In this digital age, it’s unlikely you’ll find an industry that doesn’t rely on technology to some degree. And as the importance of tech grows, the technical roles that exist at an executive level within a company do too.
Chief Information Officer (CIO) and Chief Technology Officer (CTO) are C-Suite roles that have grown in importance in recent years. But what’s the difference between the two positions? And if it’s your mission to become one, how do you get there? Let’s take a look.
What is a CIO?
The CIO or Chief Information Officer oversees all in-house technology and digital processes. It’s not uncommon for an IT department to sit separately to the rest of the company, and it’s the CIO’s role to ensure greater integration within the business.
The CIO will not solely operate within the technical department. If the sales department, for example, wish to digitise, automate or improve their offerings, the CIO will oversee the project.
A CIO will manage the technology infrastructure, deploy technology to improve business processes, collaborate with ISPs to drive productivity and, in short, work to increase the company’s bottom line.
What is a CTO?
The CTO or Chief Technology Officer works to improve the company’s IT infrastructure to increase sales or improve the customer experience. Even if the business doesn’t operate within a technical or digital industry, the CTO ensures that their technical offerings are on point.
A CTO will be responsible for the company’s customer-facing technology. They will constantly review existing tech to keep it aligned with customer needs, manage engineer and developer teams and, in short, work to increase the company’s top line.
While the roles differ, there are a number of qualities and characteristics that will be required, whichever position you aspire to.
What skills and attributes will both a CIO and a CTO require?
Education and experience
It’s not uncommon for a business to expect an incoming CTO or CIO to have a high level of education, and ideally an MBA. The C-Suite roles require a high degree of intelligence in dealing with complex processes, budgets and governance, and a formal education is a straightforward way of ascertaining such intellect.
However, there are outstanding examples of people within the roles who have nothing more than a BA, sometimes in a different field entirely. A potential employer will want to trust that you’re up to the challenges of the role, and experience, confidence and professional training could be adequate in convincing them of this.
CIOs and CTOs require wide-ranging technical knowledge. And, as well as technical know-how, it will also be useful to have financial and organisational acumen. As we’ve covered, both job roles need to have one eye on the needs of the whole business and operating in a technology bubble is simply not an option.
Following industry websites and the blogs of high-achieving CIOs and CTOs could be a great place to start. Sign up for any advanced IT or business training that’s offered in your current role and learn all about the business side of your company.
Whatever the differing career pathways of existing CIOs and CTOs, they all have one thing in common: a wealth of knowledge.
While knowledge, training and education will get you so far, there are a number of personal attributes that you’ll require to succeed in these roles – and the most important is leadership.
You may have managed a team before, but have you ever steered the ship? There’s a difference between a manager who oversees others’ work and a leader who gets the very best from their team.

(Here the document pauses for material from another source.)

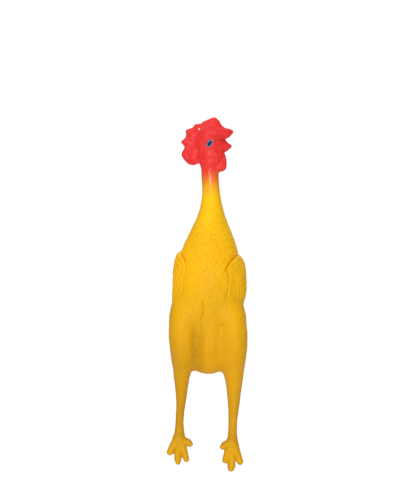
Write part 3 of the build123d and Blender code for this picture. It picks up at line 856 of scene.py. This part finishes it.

With knowledge of your industry and the ability to motivate and lead a team, you’re well on your way to achieving your dream job role.
Confidence and communication
As with most C-Suite positions, becoming a CIO or CTO will be difficult for the office wallflower. If you’re not comfortable speaking in front of large groups, then consider taking a public speaking course to build your confidence.
Communicating effectively and showing passion and enthusiasm for what you do will prove invaluable in your quest to achieve one of the coveted job roles.
The position of CIO or CTO can’t be obtained overnight. It will usually take years in the industry before you’ve developed the knowledge, acumen and skills to carry out a C-Suite role effectively.
Also, once you do achieve your desired position, the job isn’t easy. You’ll be expected to be on call should any major issues arise, and be expected to work until the problems are resolved.
The pathway to becoming a C-Suite executive
For any executive role, job progression is rarely linear. It’s usually a hard-fought graft to get to the top.
Agil8.com recently shared a very interesting interactive that charted the rise of some of the world’s most prominent CTOs. It indicated that it usually takes an average of 24 years from leaving education to becoming a CTO.
It also worked out that most CTOs will have worked in four companies, in a total of eight positions with five years being the maximum in any one role and one year being the minimum. Phew!
But don’t let that put you off. The number of CIO and CTO positions is expected to rise over the coming years, as companies begin to rely more and more on technology and IT to improve profits.
The final word
If you have a deep commitment to technology and innovation, and the drive and desire to excel in your career, then the roles of CIO or CTO are very much available to you. If you stay up to date with industry news and grow your knowledge and personal skills at every opportunity, then there’s no limit to what you can achieve within the technology industry.